%%

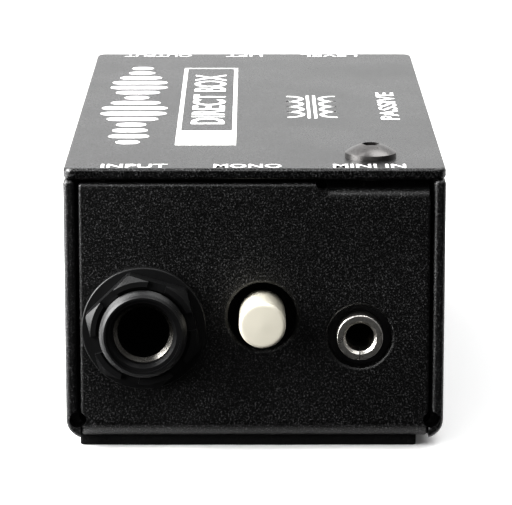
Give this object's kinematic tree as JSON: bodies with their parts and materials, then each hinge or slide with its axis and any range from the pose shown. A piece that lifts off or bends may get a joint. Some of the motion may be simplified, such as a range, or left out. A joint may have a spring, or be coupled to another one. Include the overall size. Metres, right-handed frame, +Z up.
{
  "type": "direct injection box",
  "caption": "Compact steel direct injection box: folded tray, flat screwed cover, quarter-inch and mini jacks, push switches, level knob, inner boards and transformer.",
  "frame": {"origin": "centre of the case's length and width, on the surface that the base pad rests on", "axes": "+Z up, +Y from the front panel (input, mono switch, mini jack) to the rear panel, +X to the right as the front panel is faced"},
  "size_m": [0.0478, 0.1117, 0.038],
  "materials": {
    "base_rubber": "fine-grained black rubber",
    "black_oxide": "black oxide steel, satin",
    "black_plastic": "glass-filled nylon, satin",
    "black_plastic_nut": "satin, moulded",
    "black_plastic_washer": "satin",
    "black_powder_coat": "fine textured powder coat, satin",
    "black_powder_coat_cover": "fine textured powder coat with white printed function words",
    "bobbin_plastic": "moulded nylon",
    "capacitor_body": "boxed film",
    "carbon_track": "printed carbon",
    "contact_bronze": "phosphor bronze, tinned",
    "core_steel": "laminated nickel iron",
    "green_board": "green solder mask",
    "grey_plastic": "acetal",
    "ivory_plastic": "ivory, soft gloss",
    "knob_plastic": "satin, fluted",
    "nickel": "nickel plate, bright",
    "resistor_body": "lacquered",
    "spring_steel": "bright spring wire",
    "tinned_lead": "tinned copper",
    "white_line": "white line",
    "winding_tape": "yellow winding tape",
    "wire_insulation": "stranded wire, PVC",
    "zinc_steel": "bright zinc plate"
  },
  "bodies": {
    "case": {"base_pad": "base_rubber", "board_screws": "zinc_steel", "board_standoffs": "zinc_steel", "chassis_tray": "black_powder_coat", "cover_hook": "zinc_steel", "cover_nut": "zinc_steel", "cover_screw": "black_oxide", "film_capacitors": "capacitor_body", "front_board": "green_board", "input_jack_housing": "black_plastic", "input_jack_nut": "black_plastic_nut", "input_jack_washer": "black_plastic_washer", "input_ring_contact": "contact_bronze", "input_sleeve_bush": "nickel", "input_tip_contact": "contact_bronze", "level_bushing": "nickel", "level_control_body": "black_plastic", "level_leads": "tinned_lead", "level_nut": "nickel", "level_track": "carbon_track", "level_washer": "nickel", "lift_return_spring": "spring_steel", "lift_switch_housing": "black_plastic", "lift_switch_leads": "tinned_lead", "link_wires": "wire_insulation", "mini_jack_contacts": "contact_bronze", "mini_jack_ferrule": "nickel", "mini_jack_housing": "black_plastic", "mono_return_spring": "spring_steel", "mono_switch_housing": "black_plastic", "mono_switch_leads": "tinned_lead", "output_jack_housing": "black_plastic", "output_jack_nut": "black_plastic_nut", "output_jack_washer": "black_plastic_washer", "output_sleeve_bush": "nickel", "output_tip_contact": "contact_bronze", "rear_board": "green_board", "resistors": "resistor_body", "top_cover": "black_powder_coat_cover", "transformer_bobbin": "bobbin_plastic", "transformer_bracket": "zinc_steel", "transformer_core": "core_steel", "transformer_leads": "tinned_lead", "transformer_winding": "winding_tape"},
    "mono_button": {"mono_button_cap": "ivory_plastic", "mono_plunger": "grey_plastic"},
    "lift_button": {"lift_button_cap": "ivory_plastic", "lift_plunger": "grey_plastic"},
    "level_control": {"level_shaft": "nickel", "level_wiper": "contact_bronze", "level_knob": "knob_plastic", "knob_pointer": "white_line"}
  },
  "joints": [
    {"name": "mono_press", "type": "slide", "parent": "case", "child": "mono_button", "axis": [0, 1, 0], "range_m": [0, 0.003], "stiffness_N_per_m": 400, "deforming": ["mono_return_spring"]},
    {"name": "lift_press", "type": "slide", "parent": "case", "child": "lift_button", "axis": [0, -1, 0], "range_m": [0, 0.003], "stiffness_N_per_m": 400, "deforming": ["lift_return_spring"]},
    {"name": "level_turn", "type": "hinge", "parent": "case", "child": "level_control", "pos_m": [0.0125, 0.0461, 0.016], "axis": [0, 1, 0], "range_deg": [-150, 150]}
  ]
}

%%

## [Task directions]
Reproduce every line above without error.

## [Worked answer]
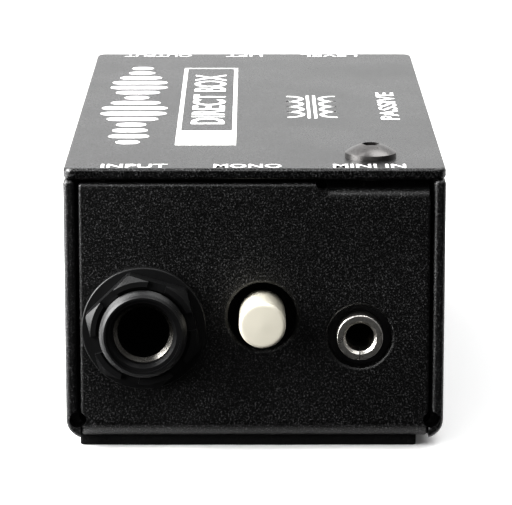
Give this object's kinematic tree as JSON: bodies with their parts and materials, then each hinge or slide with its axis and any range from the pose shown. A piece that lifts off or bends may get a joint. Some of the motion may be simplified, such as a range, or left out. A joint may have a spring, or be coupled to another one. Include the overall size. Metres, right-handed frame, +Z up.
{
  "type": "direct injection box",
  "caption": "Compact steel direct injection box: folded tray, flat screwed cover, quarter-inch and mini jacks, push switches, level knob, inner boards and transformer.",
  "frame": {"origin": "centre of the case's length and width, on the surface that the base pad rests on", "axes": "+Z up, +Y from the front panel (input, mono switch, mini jack) to the rear panel, +X to the right as the front panel is faced"},
  "size_m": [0.0478, 0.1117, 0.038],
  "materials": {
    "base_rubber": "fine-grained black rubber",
    "black_oxide": "black oxide steel, satin",
    "black_plastic": "glass-filled nylon, satin",
    "black_plastic_nut": "satin, moulded",
    "black_plastic_washer": "satin",
    "black_powder_coat": "fine textured powder coat, satin",
    "black_powder_coat_cover": "fine textured powder coat with white printed function words",
    "bobbin_plastic": "moulded nylon",
    "capacitor_body": "boxed film",
    "carbon_track": "printed carbon",
    "contact_bronze": "phosphor bronze, tinned",
    "core_steel": "laminated nickel iron",
    "green_board": "green solder mask",
    "grey_plastic": "acetal",
    "ivory_plastic": "ivory, soft gloss",
    "knob_plastic": "satin, fluted",
    "nickel": "nickel plate, bright",
    "resistor_body": "lacquered",
    "spring_steel": "bright spring wire",
    "tinned_lead": "tinned copper",
    "white_line": "white line",
    "winding_tape": "yellow winding tape",
    "wire_insulation": "stranded wire, PVC",
    "zinc_steel": "bright zinc plate"
  },
  "bodies": {
    "case": {"base_pad": "base_rubber", "board_screws": "zinc_steel", "board_standoffs": "zinc_steel", "chassis_tray": "black_powder_coat", "cover_hook": "zinc_steel", "cover_nut": "zinc_steel", "cover_screw": "black_oxide", "film_capacitors": "capacitor_body", "front_board": "green_board", "input_jack_housing": "black_plastic", "input_jack_nut": "black_plastic_nut", "input_jack_washer": "black_plastic_washer", "input_ring_contact": "contact_bronze", "input_sleeve_bush": "nickel", "input_tip_contact": "contact_bronze", "level_bushing": "nickel", "level_control_body": "black_plastic", "level_leads": "tinned_lead", "level_nut": "nickel", "level_track": "carbon_track", "level_washer": "nickel", "lift_return_spring": "spring_steel", "lift_switch_housing": "black_plastic", "lift_switch_leads": "tinned_lead", "link_wires": "wire_insulation", "mini_jack_contacts": "contact_bronze", "mini_jack_ferrule": "nickel", "mini_jack_housing": "black_plastic", "mono_return_spring": "spring_steel", "mono_switch_housing": "black_plastic", "mono_switch_leads": "tinned_lead", "output_jack_housing": "black_plastic", "output_jack_nut": "black_plastic_nut", "output_jack_washer": "black_plastic_washer", "output_sleeve_bush": "nickel", "output_tip_contact": "contact_bronze", "rear_board": "green_board", "resistors": "resistor_body", "top_cover": "black_powder_coat_cover", "transformer_bobbin": "bobbin_plastic", "transformer_bracket": "zinc_steel", "transformer_core": "core_steel", "transformer_leads": "tinned_lead", "transformer_winding": "winding_tape"},
    "mono_button": {"mono_button_cap": "ivory_plastic", "mono_plunger": "grey_plastic"},
    "lift_button": {"lift_button_cap": "ivory_plastic", "lift_plunger": "grey_plastic"},
    "level_control": {"level_shaft": "nickel", "level_wiper": "contact_bronze", "level_knob": "knob_plastic", "knob_pointer": "white_line"}
  },
  "joints": [
    {"name": "mono_press", "type": "slide", "parent": "case", "child": "mono_button", "axis": [0, 1, 0], "range_m": [0, 0.003], "stiffness_N_per_m": 400, "deforming": ["mono_return_spring"]},
    {"name": "lift_press", "type": "slide", "parent": "case", "child": "lift_button", "axis": [0, -1, 0], "range_m": [0, 0.003], "stiffness_N_per_m": 400, "deforming": ["lift_return_spring"]},
    {"name": "level_turn", "type": "hinge", "parent": "case", "child": "level_control", "pos_m": [0.0125, 0.0461, 0.016], "axis": [0, 1, 0], "range_deg": [-150, 150]}
  ]
}